Along with the erotic overtones, there is also a theme of love that ties in with a Christian theme also. “Tender Lizzie could not bear to watcher her sister’s cankerous care … Longed to buy fruit to comfort her, but feared to pay too dear.” This suggests that Lizzie has a selfless and altruistic nature about her, and she is willing to put her life on the line to save her sister. “Laura, make much of me: For your sake I have braved the glen, and had to do with goblin merchant men.” This entertains the Christian theme running through the poem, of self-sacrifice and agape. Unfortunately, ‘The Lady of Shalott’ has no one to save her from her fate, and so her death is a tragedy. ‘Four grey walls, four grey towers, overlooking a space of flowers.’ This implies almost a sort of prison, which introduces the isolation of The Lady of Shalott, which leaves her to be alone in a dark, unrelenting Victorian industrialised society. This could mean that she is a representation of art or even of the usual woman back in Victorian times, where art had been crushed and destroyed by the new industrialised society, whereas if Tennyson is portraying her to be a woman in the dark Victorian society, she is a figure that represents all of the females from that time who were usually oppressed.

Early autumn creates a sense of grey and darkness in the Lady of Shalott in contrast to the pathetic fallacy in Goblin Market, where pathetic fallacy (e.g. as love pours, so does rain) is used to highlight the rebirth of Laura. Also, in the lady of Shalott, in part IV, the storms and violent nature provide a setting for doom (“In the stormy east-wind straining, the pale yellow woods were waning, the broad stream in his banks complaining, heavily the low sky raining”). This time it is spring that matches the settings, and spring portrays rebirth, nature and goodness which goes hand in hand with the actions which are happening in the poem, such as her hair returning “Bowed in the morning winds so brisk to pass, as new buds with new day … Her gleaming locks showing not one thread of grey”.

Death is an important theme in both poems. In the Lady of Shalott, her death brings together the knights, burghers, lords and dames. Tennyson may be trying to insinuate that the loss of art and beauty that is apparent in the Victorian industrialised society has made everyone cold, leading to a lack of unity. However, the death of the Lady is a sort of awakening for everyone. This is because she is seen as something that brings this society together, for before they were divorced not only from art and beauty, but from themselves as well, and so now this one thing has brought them together again. In Goblin Market, the goblin men are described to be evil and satanic, for even the fruit they sell has some evil mythological being. “Pomegranates full and fine…” Pomegranates are traditionally evil fruits for the God of the Underworld (Hades).
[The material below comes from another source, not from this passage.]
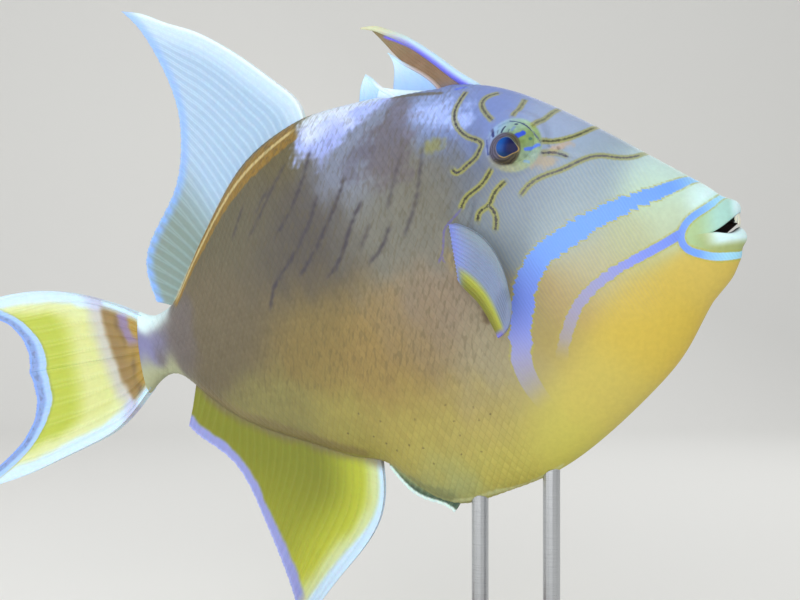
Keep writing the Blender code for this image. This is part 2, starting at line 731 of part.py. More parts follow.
def add_fins(parts, grown):
    """All fins, each cut clear of the body that it grows from."""
    half_gap = GAP / MM / 2
    fins = [
        *second_dorsal_fin(parts),
        anal_fin(parts),
        pelvic_fin(parts),
        tail_lobe("caudal_fin_upper_lobe", parts, UPPER_EDGE, UPPER_MARGIN, half_gap),
        tail_lobe("caudal_fin_lower_lobe", parts, LOWER_EDGE, LOWER_MARGIN, -half_gap),
        pectoral_fin("pectoral_fin_right", parts, -1),
        pectoral_fin("pectoral_fin_left", parts, 1),
        spiny_fin(
            "first_dorsal_fin", parts, SPINE_MEMBRANE,
            [(FIRST_SPINE, FIRST_SPINE_RADII), (SECOND_SPINE, SECOND_SPINE_RADII)],
        ),
        spiny_fin("third_dorsal_spine", parts, THIRD_MEMBRANE, [(THIRD_SPINE, THIRD_SPINE_RADII)]),
    ]
    for fin in fins:
        boolean(fin, "DIFFERENCE", grown)
        keep_largest(fin)
    return {fin.name: fin for fin in fins}


def add_teeth(parts, grown):
    """The chisel teeth behind the upper lip, fused at the root and cut clear of the gum."""
    edge = list(MOUTH_RINGS[2]) + [ROUND_MOUTH, ROUND_MOUTH]
    angles = TOOTH_ANGLES + [180 - angle for angle in reversed(TOOTH_ANGLES)]
    teeth = []
    for index, angle in enumerate(angles):
        top = TOOTH_TOP + index * TOOTH_STEP
        place = ring_point(edge, math.radians(angle)) + Vector((-TOOTH_SET_BACK, 0, 0))
        near = ring_point(edge, math.radians(angle - 5)) - ring_point(edge, math.radians(angle + 5))
        across = Vector((near.x, near.y, 0)).normalized()
        bm = bmesh.new()
        bmesh.ops.create_cone(
            bm, cap_ends=True, segments=4, radius1=0.5 * math.sqrt(2), radius2=0.41 * math.sqrt(2), depth=1
        )
        bmesh.ops.rotate(bm, verts=bm.verts, matrix=Matrix.Rotation(math.pi / 4, 3, "Z"))
        bmesh.ops.rotate(bm, verts=bm.verts, matrix=Matrix.Rotation(math.pi, 3, "X"))
        height = top + TOOTH_DROP
        bmesh.ops.scale(bm, verts=bm.verts, vec=(TOOTH_WIDTH, TOOTH_THICKNESS, height))
        turn = Matrix.Rotation(math.atan2(across.y, across.x), 3, "Z")
        bmesh.ops.rotate(bm, verts=bm.verts, matrix=turn)
        bmesh.ops.translate(bm, verts=bm.verts, vec=place + Vector((0, 0, top - height / 2)))
        teeth.append(from_bmesh("tooth", bm, parts))
    row = teeth.pop(0)
    row.name = "upper_teeth"
    join_all(row, teeth)
    boolean(row, "DIFFERENCE", grown)
    keep_largest(row)
    return row


def world_place(behind, above):
    """Where a point of the fish's middle plane is over the stand."""
    x = SNOUT_X - (behind * math.cos(PITCH) + above * math.sin(PITCH)) * MM
    z = SNOUT_Z + (-behind * math.sin(PITCH) + above * math.cos(PITCH)) * MM
    return x, z


def add_stand(parts, grown):
    """A bevelled base and two rods whose tops are shaped to the belly."""
    bm = bmesh.new()
    bmesh.ops.create_cube(bm, size=1)
    bmesh.ops.scale(bm, verts=bm.verts, vec=(BASE_LENGTH, BASE_WIDTH, BASE_HEIGHT))
    base = from_bmesh("stand_base", bm, parts)
    base.location.z = BASE_HEIGHT / 2
    bevel = base.modifiers.new("rounded_edges", "BEVEL")
    bevel.width = BASE_BEVEL
    bevel.segments = 3
    rods = {}
    for name, behind in ROD_STATIONS.items():
        x, top = world_place(behind, bottom_line(behind)[0])
        foot = BASE_HEIGHT + GAP
        profile = [
            (0, top + 0.008), (ROD_RADIUS, top + 0.008), (ROD_RADIUS, foot + COLLAR_HEIGHT),
            (COLLAR_RADIUS - 0.0015, foot + COLLAR_HEIGHT), (COLLAR_RADIUS, foot + COLLAR_HEIGHT - 0.0015),
            (COLLAR_RADIUS, foot), (0, foot),
        ]
        bm = bmesh.new()
        line = [bm.verts.new((radius, 0, height)) for radius, height in profile]
        for start, end in zip(line, line[1:]):
            bm.edges.new((start, end))
        mesh = bpy.data.meshes.new(name)
        bm.to_mesh(mesh)
        bm.free()
        rod = link(name, mesh, parts)
        screw = rod.modifiers.new("turned", "SCREW")
        screw.steps = 16
        screw.render_steps = 16
        screw.use_merge_vertices = True
        screw.merge_threshold = 0.0001
        rod.location.x = x
        apply_modifiers(rod)
        boolean(rod, "DIFFERENCE", grown)
        keep_largest(rod)
        rods[name] = rod
    return {"stand_base": base, **rods}


def main():
    for obj in list(bpy.data.objects):
        bpy.data.objects.remove(obj)
    scene = bpy.context.scene
    parts = bpy.data.collections.new("queen_triggerfish")
    cutters = bpy.data.collections.new("cutters")
    scene.collection.children.link(parts)
    scene.collection.children.link(cutters)

    grown = cutter(body_solid("body_grown", cutters, GAP))
    pieces = part_body(parts, cutters)
    eyes = add_eyes(pieces["head"], parts, cutters)
    carve_face(pieces["head"], pieces["trunk"], cutters)
    for piece in pieces.values():
        keep_largest(piece)
    fins = add_fins(parts, grown)
    teeth = add_teeth(parts, grown)

    pose = bpy.data.objects.new("fish_pose", None)
    scene.collection.objects.link(pose)
    pose.location = (SNOUT_X, 0, SNOUT_Z)
    pose.rotation_euler = (0, -PITCH, 0)
    fish = {**pieces, **eyes, **fins, "upper_teeth": teeth}
    for obj in [*fish.values(), grown]:
        obj.parent = pose
    bpy.context.view_layer.update()
    stand = add_stand(parts, grown)

    finish(pieces, "skin", (0.62, 0.58, 0.38), 0.45)
    finish(fins, "fin_membrane", (0.72, 0.74, 0.45), 0.5)
    finish(eyes, "eye", (0.05, 0.09, 0.22), 0.1)
    finish({"upper_teeth": teeth}, "tooth_ivory", (0.86, 0.84, 0.74), 0.35)
    finish({"stand_base": stand.pop("stand_base")}, "walnut", (0.16, 0.08, 0.04), 0.4)
    finish(stand, "brushed_steel", (0.6, 0.6, 0.6), 0.3, 1.0)


main()
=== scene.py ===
"""The looks of the queen triggerfish model: one scaled skin, finer fins, eyes, teeth and stand.

The fish is drawn in its own frame, in millimetres: behind the snout, out from its middle plane
(its right side is negative) and above the line from the snout to the root of the tail fin.
in_world() tilts these places head up over the stand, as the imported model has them.
"""

import math

import bpy
import numpy as np
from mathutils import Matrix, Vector


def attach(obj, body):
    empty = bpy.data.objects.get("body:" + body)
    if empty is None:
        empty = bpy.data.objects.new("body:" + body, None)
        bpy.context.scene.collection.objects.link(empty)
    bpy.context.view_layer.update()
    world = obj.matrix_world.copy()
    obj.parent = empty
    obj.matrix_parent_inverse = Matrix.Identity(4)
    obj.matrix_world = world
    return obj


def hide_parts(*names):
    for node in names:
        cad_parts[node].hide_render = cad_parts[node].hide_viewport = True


MM = 0.001

# Pose of the fish over the stand
PITCH = math.radians(9.2)
SNOUT_X = 0.150
SNOUT_Z = 0.224

# Camera: what it looks at, how far off and how far round towards the head, and its lens
TARGET = (-0.0138, 0.0, 0.1973)
DISTANCE = 0.5458
TURN = math.radians(24)
LENS = 50
SENSOR_WIDTH = 36
NEAREST = 0.01

# Body outline
TOP_LINE = [
    (17, 29), (36, 45), (72, 74), (100, 91), (120, 97), (150, 100), (186, 101), (203, 100),
    (220, 95.5), (247, 80.5), (265, 61), (283, 38), (296, 21), (304, 16.5), (312, 15), (321, 18.5),
]
BOTTOM_LINE = [
    (8, -15), (18, -24.5), (31, -42), (47, -57.5), (68, -73), (99, -90.5), (130, -99), (150, -101.5),
    (168, -93), (184, -79), (200, -74), (215, -68.5), (240, -58.5), (266, -46), (286, -30),
    (296, -21), (304, -18), (312, -20), (321, -26.5),
]
HALF_WIDTH = [
    (24, 12.8), (30, 15), (40, 18), (60, 22), (80, 25.5), (95, 27.5), (120, 31.5), (150, 32.5),
    (180, 31), (210, 27), (240, 21.5), (270, 14.5), (295, 9), (310, 7), (321, 5.5),
]
WIDEST_HEIGHT = [(24, 3.6), (60, 6), (120, 6), (200, 8), (260, 5), (300, 0), (321, -4)]
TOP_FULLNESS = [(17, 2.0), (60, 2.1), (150, 1.95), (321, 2.0)]
BOTTOM_FULLNESS = [(8, 2.0), (90, 1.75), (150, 1.5), (190, 1.7), (230, 1.8), (300, 2.1), (321, 2.1)]
FACE_START = 17
FACE_END = 80
CHEEK_LEAN = 13
CHIN_LEAN = -9
MOUTH_RINGS = [
    # top behind, above, side behind, above, half width, bottom behind, above, then how the ring
    # runs from side to top: bow of its front, lift of its upper half and sag of its lower one
    (9.5, 10.0, 13.5, 5.2, 5.0, 9.0, 3.0, 1.6, 1.2, 0.0),
    (6.0, 11.6, 14.3, 4.9, 7.6, 6.0, 3.2, 1.3, 1.5, 0.6),
    (3.6, 11.4, 13.8, 4.7, 8.8, 4.4, 4.4, 1.15, 1.7, 1.3),
    (1.9, 10.9, 13.2, 4.5, 9.6, 2.6, 5.2, 1.1, 1.7, 1.9),
    (0.4, 13.5, 13.4, 4.3, 10.6, -0.2, 1.4, 1.25, 1.45, 0.6),
    (2.3, 17.0, 17.0, 4.1, 11.6, 1.9, -3.0, 1.7, 1.1, 0.0),
    (7.0, 19.7, 23.6, 3.6, 12.4, 3.3, -7.0, 2.0, 1.0, 0.0),
    (12.0, 24.6, 27.5, 3.8, 13.9, 5.6, -11.2, 2.0, 1.0, 0.0),
]
THROAT = (2.6, 0.0, 7.0)
TAIL_END = (322.5, 0.0, -4.0)
ROUND_MOUTH = 2.0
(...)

These evil goblin men tempt Laura (the Christian theme comes into play here; the serpent in the garden of Eden) and she finally succumbs. Both Laura, Lizzie and the Lady of Shalott portray beauty and nature who have been taken by evil in some way or another. “Like two blossoms on one stem, like two flakes of new fallen snow, like two wands of ivory, tipped with gold for awful kings”. When Laura has given into temptation, she looses all of her nature, and also her innocence. She goes flaccid when she becomes dependant on the fruit, for she looses her vitality and is on the brink of death. “Laura turned cold as stone, to find her sister heard that cry alone” … “Must she then buy no more such dainty fruit” … “Her tree of life drooped from the root”. They are both warned of the consequences of the fruit by the story of Jeannie, who had been a victim of the goblin men before. “She thought of Jeanie in her grave, who should have been a bride; but who for joys bridges hope to have, fell sick and died”).
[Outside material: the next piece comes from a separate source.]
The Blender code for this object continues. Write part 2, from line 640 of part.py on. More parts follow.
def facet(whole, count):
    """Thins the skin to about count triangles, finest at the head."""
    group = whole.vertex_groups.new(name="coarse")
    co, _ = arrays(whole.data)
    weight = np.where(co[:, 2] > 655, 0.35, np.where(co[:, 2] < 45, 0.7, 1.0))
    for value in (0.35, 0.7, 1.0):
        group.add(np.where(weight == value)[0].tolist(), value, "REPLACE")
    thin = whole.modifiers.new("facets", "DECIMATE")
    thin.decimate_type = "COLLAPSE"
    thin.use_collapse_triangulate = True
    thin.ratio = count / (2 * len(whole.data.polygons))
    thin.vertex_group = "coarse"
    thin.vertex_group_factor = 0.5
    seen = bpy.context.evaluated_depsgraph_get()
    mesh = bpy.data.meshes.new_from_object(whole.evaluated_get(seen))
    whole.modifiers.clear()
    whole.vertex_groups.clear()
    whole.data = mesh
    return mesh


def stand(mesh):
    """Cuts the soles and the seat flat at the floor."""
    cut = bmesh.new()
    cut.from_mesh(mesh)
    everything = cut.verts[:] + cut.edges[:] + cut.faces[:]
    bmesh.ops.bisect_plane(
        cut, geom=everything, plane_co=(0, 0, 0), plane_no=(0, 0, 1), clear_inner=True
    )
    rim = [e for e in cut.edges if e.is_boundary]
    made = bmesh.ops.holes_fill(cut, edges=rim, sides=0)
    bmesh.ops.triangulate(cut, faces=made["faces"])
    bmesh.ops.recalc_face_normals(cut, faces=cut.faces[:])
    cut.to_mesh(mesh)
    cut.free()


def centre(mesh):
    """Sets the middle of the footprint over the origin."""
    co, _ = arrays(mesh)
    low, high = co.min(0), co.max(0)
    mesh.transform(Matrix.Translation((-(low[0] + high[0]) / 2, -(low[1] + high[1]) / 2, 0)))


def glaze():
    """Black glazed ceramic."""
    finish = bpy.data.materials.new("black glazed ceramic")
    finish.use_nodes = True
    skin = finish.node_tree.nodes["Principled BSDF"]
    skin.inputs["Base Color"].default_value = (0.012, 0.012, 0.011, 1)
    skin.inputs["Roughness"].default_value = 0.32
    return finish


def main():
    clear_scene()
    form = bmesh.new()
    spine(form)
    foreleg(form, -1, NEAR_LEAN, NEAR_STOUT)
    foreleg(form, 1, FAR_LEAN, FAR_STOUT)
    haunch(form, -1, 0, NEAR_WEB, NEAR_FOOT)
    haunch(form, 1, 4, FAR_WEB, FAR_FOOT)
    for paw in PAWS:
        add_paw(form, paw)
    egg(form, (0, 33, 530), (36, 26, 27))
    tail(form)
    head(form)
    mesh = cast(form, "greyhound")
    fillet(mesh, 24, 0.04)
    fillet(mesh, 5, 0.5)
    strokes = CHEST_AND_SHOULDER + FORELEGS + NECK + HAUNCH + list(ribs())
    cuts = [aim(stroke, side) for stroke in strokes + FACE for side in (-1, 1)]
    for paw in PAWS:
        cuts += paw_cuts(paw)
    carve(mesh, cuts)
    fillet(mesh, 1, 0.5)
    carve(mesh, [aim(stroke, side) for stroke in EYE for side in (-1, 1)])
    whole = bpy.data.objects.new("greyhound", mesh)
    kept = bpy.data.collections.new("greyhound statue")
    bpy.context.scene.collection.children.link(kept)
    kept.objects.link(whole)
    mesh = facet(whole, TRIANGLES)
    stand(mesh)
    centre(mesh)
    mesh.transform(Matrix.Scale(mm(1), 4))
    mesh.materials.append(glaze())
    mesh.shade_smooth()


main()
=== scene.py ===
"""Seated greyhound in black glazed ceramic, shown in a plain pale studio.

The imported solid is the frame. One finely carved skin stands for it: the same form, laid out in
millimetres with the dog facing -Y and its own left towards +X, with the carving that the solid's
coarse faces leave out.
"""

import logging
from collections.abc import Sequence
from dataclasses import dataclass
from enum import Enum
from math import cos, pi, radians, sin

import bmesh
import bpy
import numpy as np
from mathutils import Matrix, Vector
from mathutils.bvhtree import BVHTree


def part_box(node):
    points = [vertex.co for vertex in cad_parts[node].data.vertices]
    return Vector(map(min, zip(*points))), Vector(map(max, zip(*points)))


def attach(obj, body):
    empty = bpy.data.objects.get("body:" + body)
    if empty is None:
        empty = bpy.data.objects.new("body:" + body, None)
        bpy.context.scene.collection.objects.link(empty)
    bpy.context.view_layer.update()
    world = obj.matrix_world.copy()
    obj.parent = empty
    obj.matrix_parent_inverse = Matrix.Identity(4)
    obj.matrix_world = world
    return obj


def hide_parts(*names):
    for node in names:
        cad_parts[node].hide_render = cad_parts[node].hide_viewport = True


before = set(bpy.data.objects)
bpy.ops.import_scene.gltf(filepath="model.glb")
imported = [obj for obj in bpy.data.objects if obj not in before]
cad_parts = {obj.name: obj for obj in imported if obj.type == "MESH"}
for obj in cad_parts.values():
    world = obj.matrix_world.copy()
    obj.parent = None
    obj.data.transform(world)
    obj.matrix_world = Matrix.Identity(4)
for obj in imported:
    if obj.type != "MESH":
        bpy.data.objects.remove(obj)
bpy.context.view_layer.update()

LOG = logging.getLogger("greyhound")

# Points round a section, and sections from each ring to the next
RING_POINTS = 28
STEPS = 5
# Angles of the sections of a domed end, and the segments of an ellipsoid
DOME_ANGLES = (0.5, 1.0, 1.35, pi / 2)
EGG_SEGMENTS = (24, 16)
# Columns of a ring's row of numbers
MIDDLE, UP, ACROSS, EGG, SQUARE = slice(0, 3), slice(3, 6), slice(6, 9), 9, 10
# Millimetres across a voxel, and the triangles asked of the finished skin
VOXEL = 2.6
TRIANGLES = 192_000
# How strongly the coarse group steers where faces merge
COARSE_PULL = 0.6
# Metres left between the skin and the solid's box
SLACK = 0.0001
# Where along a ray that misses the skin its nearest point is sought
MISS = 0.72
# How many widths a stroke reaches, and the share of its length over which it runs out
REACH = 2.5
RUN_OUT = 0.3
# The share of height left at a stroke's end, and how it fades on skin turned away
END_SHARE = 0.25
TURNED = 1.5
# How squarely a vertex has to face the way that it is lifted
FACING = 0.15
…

Both poems tackle the strong issues of love and death. In Goblin Market, the temptation that is presented in the form of fruit (connection with forbidden fruit) is fatal for Laura but luckily she is not alone, for Lizzie is there to save her. On the other hand, the Lady of Shalott who is forced to view the world through a mirror and shadows enslaved by a curse is killed when she attempts to break it to go after her ‘knight in shining armour’. This time, there is no one left to save her.